Greens senators, like deputy leader Mehreen Faruqi, were regularly accusing Israel of genocide, in street protests and in Parliament, in the two years leading up to the Bondi killings.

Expressing views that are offensive to the Jewish community is apparently okay, as that’s intellectually so couture.

But not if it’s another racial group.

Andrew Fraser at Macquarie University in 2005.
Andrew Fraser at Macquarie University in 2005. Credit: Dean Lewins/AAP

Macquarie University, which now employs Dr Abdel-Fattah, two decades ago stopped Canadian-born constitutional law lecturer Professor Andrew Fraser from teaching after he wrote to his local Parramatta Sun newspaper arguing African immigration would put Australia on the path “to become a colony of the Third World”.

“Experience practically everywhere in the world tells us that an expanding black population is a sure-fire recipe for increases in crime, violence and a wide range of social problems,” he said in the July 2005 letter.

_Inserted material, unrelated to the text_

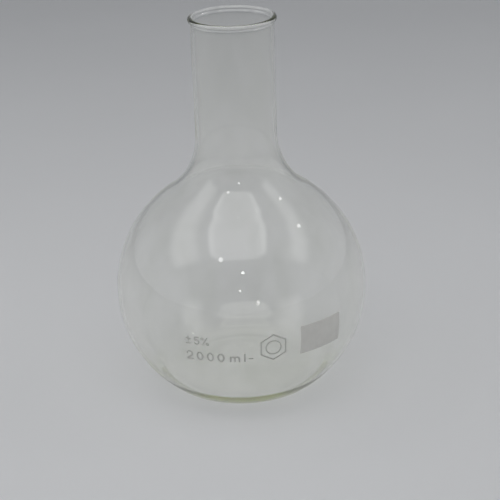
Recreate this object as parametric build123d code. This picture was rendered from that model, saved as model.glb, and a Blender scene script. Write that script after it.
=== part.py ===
"""Flat-bottomed boiling flask, 2000 ml: blown glass body with fired enamel marks.

Millimetres, +Z up. The origin is the centre of the standing face, +Z is the axis of the flask
and -Y is its front, where the marks are.
"""

from build123d import *
import os
from math import acos, atan2, cos, degrees, hypot, sin, sqrt

# Driving dimensions
TOTAL_HEIGHT = 250.0
BULB_DIAMETER = 168.0
BULB_HEIGHT = 165.0  # the oval's own height, a little less than its diameter
BULB_CENTRE_HEIGHT = 66.0
NECK_DIAMETER = 52.5
SHOULDER_RADIUS = 48.0
HEEL_RADIUS = 24.0
WALL = 1.85
BASE_THICKNESS = 3.8
INNER_HEEL_RADIUS = 34.0  # larger than the heel, so the glass gathers there
PUSH_UP_DIAMETER = 74.0
PUSH_UP_RISE = 1.3
RIM_BEAD_RADIUS = 1.7
RIM_UNDERCUT_RADIUS = 3.0

# Enamel marks, placed along the bulb's equator from the front and by height above the base
ENAMEL_THICKNESS = 0.1
PRINT_LINE_WIDTH = 1.15
FINE_LINE_WIDTH = 0.85
PANEL_SIZE = (31.5, 20.0)
PANEL_PLACE = (53.0, 61.3)
CAPACITY_START = -35.3
CAPACITY_BASELINE = 51.3
DIGIT_SIZE = (4.7, 6.6)
DIGIT_PITCH = 6.85
SMALL_LETTER_HEIGHT = 4.7
UNIT_PLACES = (-5.9, 0.4)
MARK_LINE_PLACE = (4.2, 53.9)
MARK_LINE_LENGTH = 3.2
TOLERANCE_BASELINE = 62.9
TOLERANCE_SIZE = (3.8, 5.6)
TOLERANCE_PLACES = (-35.6, -30.0, -24.6)
EMBLEM_PLACE = (18.6, 60.6)
EMBLEM_RADIUS = 9.6
EMBLEM_RING_RADIUS = 5.2

BULB_RADIUS = BULB_DIAMETER / 2
BORE_RADIUS = NECK_DIAMETER / 2 - WALL
RIM_CENTRE_HEIGHT = TOTAL_HEIGHT - RIM_BEAD_RADIUS
PRINT_BAND = (40.0, 80.0)
PRISM_START = 70.0
PRISM_DEPTH = 20.0


def arc_about(centre, start, end):
    """The shorter arc round a centre, from start to end."""
    radius = hypot(start[0] - centre[0], start[1] - centre[1])
    first = degrees(atan2(start[1] - centre[1], start[0] - centre[0]))
    last = degrees(atan2(end[1] - centre[1], end[0] - centre[0]))
    sweep = (last - first + 180) % 360 - 180
    return CenterArc(centre, radius, first, sweep)


def oval_radii(half_width, half_height):
    """Side and crown radii of a four-arc oval whose sides follow the ellipse at its equator."""
    side = (BULB_HEIGHT / 2) ** 2 / BULB_RADIUS - (BULB_RADIUS - half_width)
    inset = half_width - side
    crown = (inset**2 + half_height**2 - side**2) / (2 * (half_height - side))
    return side, crown


def half_outline(offset, floor_height, heel_radius, top_height):
    """Half section of the bulb and neck, an offset inside the outer surface.

    It is drawn with X as the radius and Y as the height.
    """
    half_width = BULB_RADIUS - offset
    half_height = BULB_HEIGHT / 2 - offset
    neck_radius = NECK_DIAMETER / 2 - offset
    side, crown = oval_radii(half_width, half_height)
    middle = BULB_CENTRE_HEIGHT
    drop = crown - half_height
    side_centre = (half_width - side, middle)
    crown_centre = (0, middle - drop)
    lower_centre = (0, middle + drop)
    reach = side / (crown - side)
    join = side_centre[0] * (1 + reach)
    join_rise = drop * (1 + reach) - drop
    upper_join = (join, middle + join_rise)
    lower_join = (join, middle - join_rise)
    neck_foot = (neck_radius, crown_centre[1] + sqrt(crown**2 - neck_radius**2))
    floor_edge = (sqrt(crown**2 - (lower_centre[1] - floor_height) ** 2), floor_height)
    edges = [
        Line((0, floor_height), floor_edge),
        arc_about(lower_centre, floor_edge, lower_join),
        arc_about(side_centre, lower_join, upper_join),
        arc_about(crown_centre, upper_join, neck_foot),
        Line(neck_foot, (neck_radius, top_height)),
        Line((neck_radius, top_height), (0, top_height)),
        Line((0, top_height), (0, floor_height)),
    ]
    face = make_face(edges)
    face = fillet(nearest_corner(face, neck_foot), SHOULDER_RADIUS + offset)
    return fillet(nearest_corner(face, floor_edge), heel_radius)


def nearest_corner(face, point):
    """The corner of a face that is nearest to a point."""
    return face.vertices().sort_by_distance(Vector(*point))[0]


def low_dome(foot_height):
    """Half section of the shallow dome that lifts the middle of the base."""
    foot = (PUSH_UP_DIAMETER / 2, foot_height)
    top = (0, foot_height + PUSH_UP_RISE)
    radius = (foot[0] ** 2 + PUSH_UP_RISE**2) / (2 * PUSH_UP_RISE)
    edges = [
        arc_about((0, top[1] - radius), foot, top),
        Line(top, (0, foot_height)),
        Line((0, foot_height), foot),
    ]
    return make_face(edges)


def revolved(half_section):
    """The solid of revolution of a half section about the flask's axis."""
    return revolve(Plane.XZ * half_section, Axis.Z, 360)


def flask_body():
    """The glass: bead, neck, shoulder, bulb and pushed-up base, blown in one piece."""
    outside = half_outline(0, 0, HEEL_RADIUS, RIM_CENTRE_HEIGHT)
    bead_centre = (BORE_RADIUS + RIM_BEAD_RADIUS, RIM_CENTRE_HEIGHT)
    outside += Pos(*bead_centre) * Circle(RIM_BEAD_RADIUS)
    outside -= low_dome(0)
    undercut = (NECK_DIAMETER / 2, RIM_CENTRE_HEIGHT - RIM_BEAD_RADIUS)
    outside = fillet(nearest_corner(outside, undercut), RIM_UNDERCUT_RADIUS)
    inside = half_outline(WALL, BASE_THICKNESS, INNER_HEEL_RADIUS, TOTAL_HEIGHT)
    inside -= low_dome(BASE_THICKNESS)
    return revolved(outside - inside)


def enamel_skin():
    """A thin band of the bulb's outer surface, which every enamel mark is cut from."""
    side, _ = oval_radii(BULB_RADIUS, BULB_HEIGHT / 2)
    centre = (BULB_RADIUS - side, BULB_CENTRE_HEIGHT)

    def edge(radius):
        ends = [(centre[0] + sqrt(radius**2 - (h - centre[1]) ** 2), h) for h in PRINT_BAND]
        return arc_about(centre, *ends)

    inner = edge(side)
    outer = edge(side + ENAMEL_THICKNESS)
    foot = Line(inner @ 0, outer @ 0)
    head = Line(inner @ 1, outer @ 1)
    return revolved(make_face([inner, head, outer, foot]))


def printed(drawing, along, height, skin):
    """A flat drawing, printed on the bulb at a distance along its equator and a height."""
    angle = along / BULB_RADIUS
    outward = Vector(sin(angle), -cos(angle), 0)
    sideways = Vector(cos(angle), sin(angle), 0)
    origin = outward * PRISM_START + Vector(0, 0, height)
    plane = Plane(origin=origin, x_dir=sideways, z_dir=outward)
    return extrude(plane * drawing, PRISM_DEPTH) & skin


def bar(start, end, width):
    """A straight round-ended stroke."""
    middle = ((start[0] + end[0]) / 2, (start[1] + end[1]) / 2)
    return SlotCenterPoint(middle, end, width)


def bend(centre, radius, start_angle, sweep, width):
    """A curved round-ended stroke."""
    return SlotArc(CenterArc(centre, radius, start_angle, sweep), width)


def oval_ring(centre, size, width):
    """A closed oval stroke."""
    outer = Ellipse(size[0] / 2, size[1] / 2)
    return Pos(*centre) * (outer - Ellipse(size[0] / 2 - width, size[1] / 2 - width))


def zero(size, width):
    return oval_ring((0, size[1] / 2), size, width)


def two(size, width):
    side = (size[0] - width) / 2
    top = (0, size[1] - width / 2 - side)
    turn = -40
    end = (side * cos(turn / degrees(1)), top[1] + side * sin(turn / degrees(1)))
    foot = (-side, width / 2)
    return (
        bend(top, side, turn, 170 - turn, width)
        + bar(end, foot, width)
        + bar(foot, (side, width / 2), width)
    )


def five(size, width):
    side = (size[0] - width) / 2
    head = size[1] - width / 2
    bowl = (0, width / 2 + side)
    shoulder = (-side * 0.8, bowl[1] + side * 0.75)
    return (
        bar((-side * 0.8, head), (side * 0.9, head), width)
        + bar((-side * 0.8, head), shoulder, width)
        + bend(bowl, side, -150, 280, width)
    )


def letter_m(size, width):
    step = (size[0] - width) / 2
    bow = step / 2
    spring = size[1] - width / 2 - bow
    drawing = bar((-step, width / 2), (-step, size[1] - width / 2), width)
    for side in (0, step):
        drawing += bar((side, width / 2), (side, spring), width)
        drawing += bend((side - bow, spring), bow, 0, 180, width)
    return drawing


def letter_l(size, width):
    return bar((0, width / 2), (0, size[1] - width / 2), width)


def plus_minus(size, width):
    half = (size[0] - width) / 2
    middle = (size[1] + width) / 2 + width / 2
    return (
        bar((-half, width / 2), (half, width / 2), width)
        + bar((-half, middle), (half, middle), width)
        + bar((0, middle - half), (0, middle + half), width)
    )


def percent(size, width):
    ring = (size[0] * 0.56, size[0] * 0.56)
    lean = size[0] / 2 - width / 2
    drawing = bar((-lean, width / 2), (lean, size[1] - width / 2), width)
    for side in (-1, 1):
        centre = (side * size[0] * 0.44, size[1] / 2 - side * (size[1] - ring[1]) / 2)
        drawing += oval_ring(centre, ring, width * 0.8)
    return drawing


def capacity_marking(skin):
    """The rated volume, 2000 ml."""
    marks = []
    for place, digit in enumerate((two, zero, zero, zero)):
        along = CAPACITY_START + place * DIGIT_PITCH
        marks.append(printed(digit(DIGIT_SIZE, PRINT_LINE_WIDTH), along, CAPACITY_BASELINE, skin))
    m_size = (DIGIT_SIZE[0] * 1.4, SMALL_LETTER_HEIGHT)
    unit = (letter_m(m_size, PRINT_LINE_WIDTH), letter_l(DIGIT_SIZE, PRINT_LINE_WIDTH))
    for drawing, along in zip(unit, UNIT_PLACES):
        marks.append(printed(drawing, along, CAPACITY_BASELINE, skin))
    return Compound(children=marks)


def tolerance_marking(skin):
    """The tolerance of the rated volume, +-5 %."""
    marks = []
    for sign, along in zip((plus_minus, five, percent), TOLERANCE_PLACES):
        drawing = sign(TOLERANCE_SIZE, FINE_LINE_WIDTH)
        marks.append(printed(drawing, along, TOLERANCE_BASELINE, skin))
    return Compound(children=marks)


def level_dash(skin):
    """The short dash after the rated volume."""
    half = (MARK_LINE_LENGTH - FINE_LINE_WIDTH) / 2
    drawing = bar((-half, 0), (half, 0), FINE_LINE_WIDTH)
    return printed(drawing, *MARK_LINE_PLACE, skin)


def writing_panel(skin):
    """The matt field for pencil notes."""
    return printed(Rectangle(*PANEL_SIZE), *PANEL_PLACE, skin)


def lab_emblem(skin):
    """A plain hexagon with a ring in it."""
    hexagon = RegularPolygon(EMBLEM_RADIUS, 6, rotation=30)
    inner_hexagon = RegularPolygon(EMBLEM_RADIUS - PRINT_LINE_WIDTH, 6, rotation=30)
    ring = Circle(EMBLEM_RING_RADIUS) - Circle(EMBLEM_RING_RADIUS - FINE_LINE_WIDTH)
    return printed(hexagon - inner_hexagon + ring, *EMBLEM_PLACE, skin)


def main():
    os.makedirs("parts", exist_ok=True)
    skin = enamel_skin()
    nodes = {
        "flask_body": flask_body(),
        "writing_panel": writing_panel(skin),
        "capacity_marking": capacity_marking(skin),
        "tolerance_marking": tolerance_marking(skin),
        "level_dash": level_dash(skin),
        "lab_emblem": lab_emblem(skin),
    }
    for name, shape in nodes.items():
        export_step(shape, f"parts/{name}.step")


main()
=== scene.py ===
"""Looks of the flat-bottomed boiling flask: blown glass, fired enamel marks, pale studio.

Metres, +Z up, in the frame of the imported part. The glass is made anew as a fine mesh, round the
same axis and at the same sizes as the solid that it stands for. The marks are the part's own.
"""

from math import atan2, ceil, cos, hypot, pi, radians, sin, sqrt

import bpy
from mathutils import Matrix, Vector


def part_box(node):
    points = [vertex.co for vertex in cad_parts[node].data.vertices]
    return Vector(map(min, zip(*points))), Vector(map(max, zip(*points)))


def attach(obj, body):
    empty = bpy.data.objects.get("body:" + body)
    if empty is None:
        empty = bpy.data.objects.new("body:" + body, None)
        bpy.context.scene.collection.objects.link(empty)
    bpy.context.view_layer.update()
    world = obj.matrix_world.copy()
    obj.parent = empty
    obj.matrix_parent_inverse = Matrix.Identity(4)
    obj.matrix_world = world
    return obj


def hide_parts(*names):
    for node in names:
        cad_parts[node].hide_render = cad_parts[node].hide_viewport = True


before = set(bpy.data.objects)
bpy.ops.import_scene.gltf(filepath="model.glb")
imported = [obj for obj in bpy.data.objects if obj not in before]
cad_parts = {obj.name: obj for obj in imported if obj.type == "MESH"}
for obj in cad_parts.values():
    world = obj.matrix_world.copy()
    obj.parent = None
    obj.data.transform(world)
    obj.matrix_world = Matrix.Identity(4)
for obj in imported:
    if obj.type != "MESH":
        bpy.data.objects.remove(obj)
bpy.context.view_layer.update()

MM = 0.001

# The flask's own sizes, in metres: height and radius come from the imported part
BODY_LOW, BODY_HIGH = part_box("flask_body")
TOTAL_HEIGHT = BODY_HIGH.z
BULB_RADIUS = (BODY_HIGH.x - BODY_LOW.x) / 2
BULB_HALF_HEIGHT = 82.5 * MM
BULB_CENTRE_HEIGHT = 66 * MM
NECK_RADIUS = 26.25 * MM
SHOULDER_RADIUS = 48 * MM
HEEL_RADIUS = 24 * MM
WALL = 1.85 * MM
BASE_THICKNESS = 3.8 * MM
INNER_HEEL_RADIUS = 34 * MM
PUSH_UP_RADIUS = 37 * MM
PUSH_UP_RISE = 1.3 * MM
BEAD_RADIUS = 1.7 * MM
UNDERCUT_RADIUS = 3 * MM

# Glass mesh
SEGMENTS = 240
COARSE_STEP = 2.4 * MM
FINE_STEP = 0.45 * MM

# Glass: clean and smeared surface, the tint that gathers with depth, and the depth of its bumps
CLEAR_GLASS = (0.999, 1.0, 0.990)
SMEARED_GLASS = (0.957, 0.962, 0.942)
GLASS_DEPTH_COLOUR = (0.735, 0.755, 0.56, 1)
GLASS_DEPTH_DENSITY = 12.0
REFRACTIVE_INDEX = 1.473
SMEAR_ROUGHNESS = 0.07
WAVE_DEPTH = 0.4 * MM
CORD_DEPTH = 0.012 * MM

# Enamel and paper: the two colours that each is mottled between
FIELD_COLOURS = ((0.69, 0.68, 0.642), (0.74, 0.732, 0.692))
FIELD_PATCHES = 180
# The print colours are the field's white enamel darkened: painted shade standing in for how the
# backlit lettering looks.
SHADED_PRINT_COLOURS = ((0.52, 0.515, 0.485), (0.61, 0.605, 0.575))
PRINT_PATCHES = 120
PAPER_COLOURS = ((0.694, 0.696, 0.700), (0.710, 0.712, 0.716))
MOTTLE_DEPTH = 0.03 * MM
TOOTH_DEPTH = 0.02 * MM
FIBRE_DEPTH = 0.05 * MM
MARKS = ("writing_panel", "capacity_marking", "tolerance_marking", "level_dash", "lab_emblem")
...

“The fact is that ordinary Australians are being pushed down the path to national suicide by their own political, religious and economic elites.”

That was enough for Macquarie University’s then vice chancellor Di Yerbury to cancel all his classes until further notice, after he refused to retire early. An apology was issued to the Sudanese community by the university’s top administrator.

Professor Fraser’s comments about African crime were really little different to former home affairs minister Peter Dutton — a future candidate for prime minister — in January 2018 declaring on 2GB that Melburnians are “scared to go out to restaurants” because of “African gang violence”.

Both Dr Abdel-Fattah and Professor Fraser have expressed reprehensible views, stigmatising specific ethnic groups.

But only one of them was cancelled from making a living because free speech is really about what’s acceptable to politically progressive zeitgeist that dominates culture, publishing and academia.

The authors quitting Adelaide Writers’ Week in solidarity with Dr Abdel-Fattah are looking more like members of a political party faction at a conference, doing as they are told.